I have attached my data, taken with this year's kit frame, gearbox, CIM motors and wheels using the kit Hall effect sensors counting sprocket teeth with the frame on blocks (free speed except for bearing and gear friction).
However, this is getting off topic...
Regards,
Mike |
Mike,
Continuing your off topic comments...
I think I have an explanation for the data you have and it is consistent with IFI's claim of linear PWM output.
In my day job, we were breaking gear teeth on an actuator when the actuator was lightly loaded. No problem, we thought, we will just PWM the motor input and slow the actuator down. To our surprise, unless we got to very low PWM values, the free speed of our actuator stayed pretty much constant with respect to PWM value (we generated a chart very like the one you have shared with us).
Here is what we think we understand now: It boils down to the fact that we THINK that Vmotor = Vbatt X (PWM %) but that is only an approximation and it does not always hold true, especially if the PWM is the type that switches between Vbatt and OPEN CIRCUIT*, as my actuator driver and Victors do.

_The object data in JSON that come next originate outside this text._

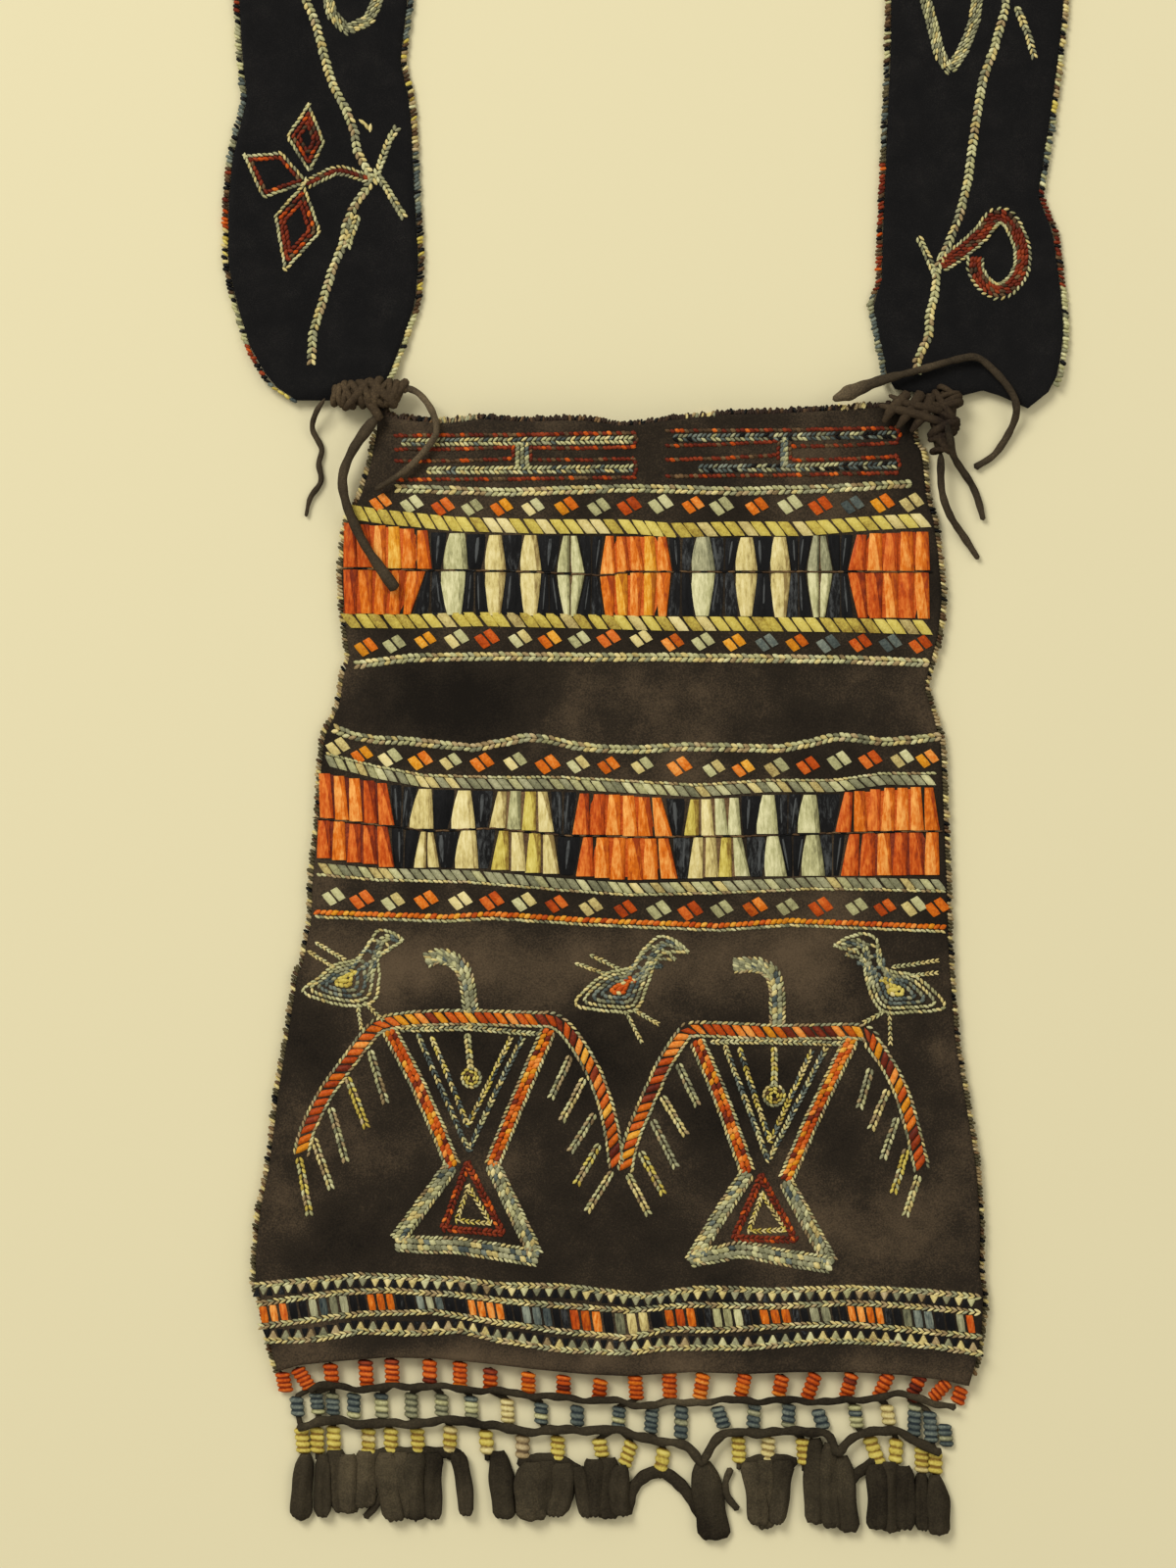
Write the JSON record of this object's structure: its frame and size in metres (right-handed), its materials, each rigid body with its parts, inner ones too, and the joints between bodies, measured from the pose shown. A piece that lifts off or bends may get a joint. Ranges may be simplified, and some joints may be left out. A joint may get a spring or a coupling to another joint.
{
  "type": "quilled pouch",
  "caption": "Dark hide shoulder pouch with quilled bands, spread-winged birds, a wrapped thong fringe and a folded black cloth strap.",
  "frame": {"origin": "centre of the back panel's outer face, on the surface that the pouch lies on", "axes": "+Z out of the quilled front, +Y towards the strap, +X to the right of someone facing the front"},
  "size_m": [0.2532, 0.6498, 0.0122],
  "materials": {
    "dyed_hide": "matt",
    "thong_hide": "matt",
    "wool_cloth": "matt",
    "quill": "satin"
  },
  "bodies": {
    "root": {"back_panel": "dyed_hide", "bars_left": "quill", "bars_right": "quill", "bird_left": "quill", "bird_left_red_triangle": "quill", "bird_left_yellow_triangle": "quill", "bird_right": "quill", "bird_right_red_triangle": "quill", "bird_right_yellow_triangle": "quill", "border_blocks": "quill", "border_teeth_lower": "quill", "border_teeth_upper": "quill", "cross_thong_lower": "thong_hide", "cross_thong_upper": "thong_hide", "edging_left": "quill", "edging_right": "quill", "folds_lower_base": "quill", "folds_lower_top": "quill", "folds_upper_base": "quill", "folds_upper_top": "quill", "fringe": "thong_hide", "front_panel": "dyed_hide", "knot_left": "thong_hide", "knot_right": "thong_hide", "lane_braid_lower": "quill", "lane_braid_upper": "quill", "lane_lower_start": "quill", "lane_mouth": "quill", "lane_red_white": "quill", "lane_upper_end": "quill", "lane_yellow_lower": "quill", "lane_yellow_upper": "quill", "mouth_edging_back": "quill", "mouth_edging_front": "quill", "small_bird_left": "quill", "small_bird_middle": "quill", "small_bird_right": "quill", "strap": "wool_cloth", "strap_edging_inner": "quill", "strap_edging_outer": "quill", "tie_left_loop": "thong_hide", "tie_left_thick": "thong_hide", "tie_left_thin": "thong_hide", "tie_right_long": "thong_hide", "tie_right_over": "thong_hide", "tie_right_short": "thong_hide", "vine_left": "quill", "vine_left_leaf": "quill", "vine_right": "quill", "vine_right_leaf": "quill"}
  },
  "joints": []
}
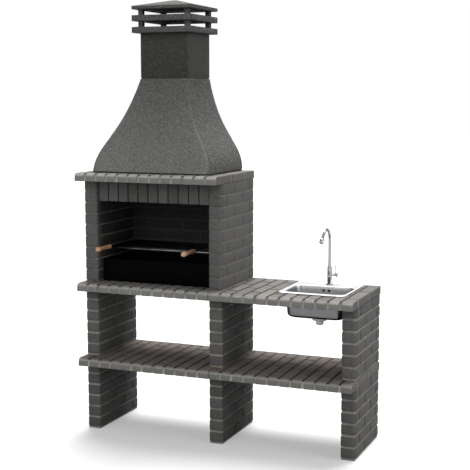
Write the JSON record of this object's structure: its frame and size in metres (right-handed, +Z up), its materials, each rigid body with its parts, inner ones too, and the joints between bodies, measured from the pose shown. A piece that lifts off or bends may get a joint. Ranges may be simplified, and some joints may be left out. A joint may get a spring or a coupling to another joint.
{
  "type": "outdoor masonry barbecue",
  "caption": "Outdoor barbecue with brick-faced piers and shelf, firebox with pull-out grid and ember box, flared hood and capped flue, and a worktop with sink and tap.",
  "frame": {"origin": "on the ground, at the bottom centre of the whole object's bounding box", "axes": "+X to the right seen from the front, +Y to the back, +Z up"},
  "size_m": [1.617, 0.599, 2.449],
  "materials": {
    "brick": "rough dark grey precast brick faces with light mortar joints",
    "hood_concrete": "granular dark grey concrete",
    "flue_concrete": "granular charcoal concrete",
    "mortar": "smooth grey mortar",
    "black_steel": "matt black heat-proof paint",
    "chromed_steel": "bright chromed wire",
    "wood": "varnished turned beech",
    "sink_steel": "satin pressed stainless steel",
    "chrome": "polished chrome",
    "white_plastic": "white waste fitting plastic",
    "rubber": "black seal rubber",
    "brass": "plain turned brass"
  },
  "bodies": {
    "root": {"left_pier_lower": "brick", "left_pier_upper": "brick", "middle_pier_lower": "brick", "middle_pier_upper": "brick", "right_pier_lower": "brick", "right_pier_upper": "brick", "shelf_slab_left": "brick", "shelf_slab_right": "brick", "hearth_slab": "brick", "sink_worktop": "brick", "firebox_left_wall": "brick", "firebox_right_wall": "brick", "firebox_back_wall": "brick", "lintel": "brick", "mantel_slab": "brick", "hood": "hood_concrete", "cap_base_ring": "hood_concrete", "cap_middle_ring": "hood_concrete", "cap_roof": "hood_concrete", "chimney_flue": "flue_concrete", "hood_mortar_bed": "mortar", "flue_mortar_bed": "mortar", "lintel_tie_bar": "black_steel", "grid_support_front": "chromed_steel", "grid_support_rear": "chromed_steel", "sink_bowl": "sink_steel", "strainer_seat": "sink_steel", "tap_base_ring": "chrome", "tap_body": "chrome", "spout_collar": "chrome", "waste_body": "white_plastic", "waste_tail_nut": "white_plastic", "overflow_box": "white_plastic", "overflow_pipe": "white_plastic", "sink_sealant": "rubber", "waste_gasket": "rubber", "tap_washer": "rubber", "tap_nut": "brass", "tap_inlet": "brass"},
    "grid": {"cooking_grid": "chromed_steel", "grid_handle_left": "wood", "grid_handle_right": "wood"},
    "ember_box": {"ember_box": "black_steel"},
    "charcoal_grate": {"charcoal_grate": "black_steel"},
    "strainer": {"basket_strainer": "sink_steel"},
    "spout": {"tap_spout": "chrome", "tap_aerator": "chrome"},
    "lever": {"lever_hub": "chrome", "lever_pin": "chrome"}
  },
  "joints": [
    {"name": "grid_slide", "type": "slide", "parent": "root", "child": "grid", "axis": [0, -1, 0], "range_m": [0, 0.26]},
    {"name": "ember_box_slide", "type": "slide", "parent": "root", "child": "ember_box", "axis": [0, -1, 0], "range_m": [0, 0.3]},
    {"name": "grate_lift", "type": "slide", "parent": "ember_box", "child": "charcoal_grate", "axis": [0, 0, 1], "range_m": [0, 0.1]},
    {"name": "strainer_lift", "type": "slide", "parent": "root", "child": "strainer", "axis": [0, 0, 1], "range_m": [0, 0.14]},
    {"name": "spout_swivel", "type": "hinge", "parent": "root", "child": "spout", "pos_m": [0.5375, 0.1735, 0.9656], "axis": [0, 0, 1], "continuous": true},
    {"name": "lever_turn", "type": "hinge", "parent": "root", "child": "lever", "pos_m": [0.5675, 0.1735, 0.9246], "axis": [1, 0, 0], "range_deg": [0, 90]}
  ]
}
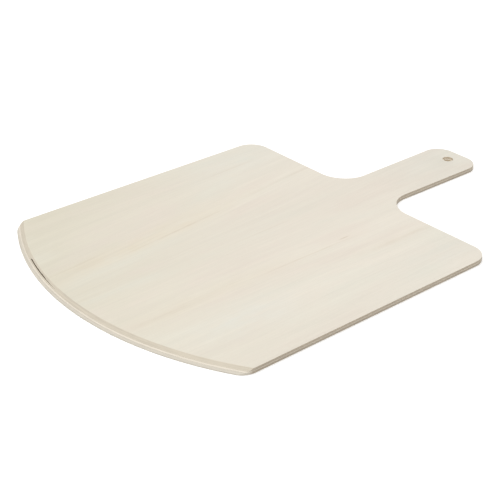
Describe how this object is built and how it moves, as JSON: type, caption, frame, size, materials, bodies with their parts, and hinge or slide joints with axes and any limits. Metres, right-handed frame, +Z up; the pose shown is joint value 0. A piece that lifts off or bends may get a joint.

This is what happens as best as I can explain it. During the ON pulse, the motor accelerates (unless it is at its Vbatt Free Speed). During the OFF pulse the motor just coasts (recall that the motor is lightly loaded and that Newton's Laws apply: objects in motion remain in motion unless something slows it down). So... ...over successive ON pulses, the motor keeps accelerating until it reaches the Vbatt free speed.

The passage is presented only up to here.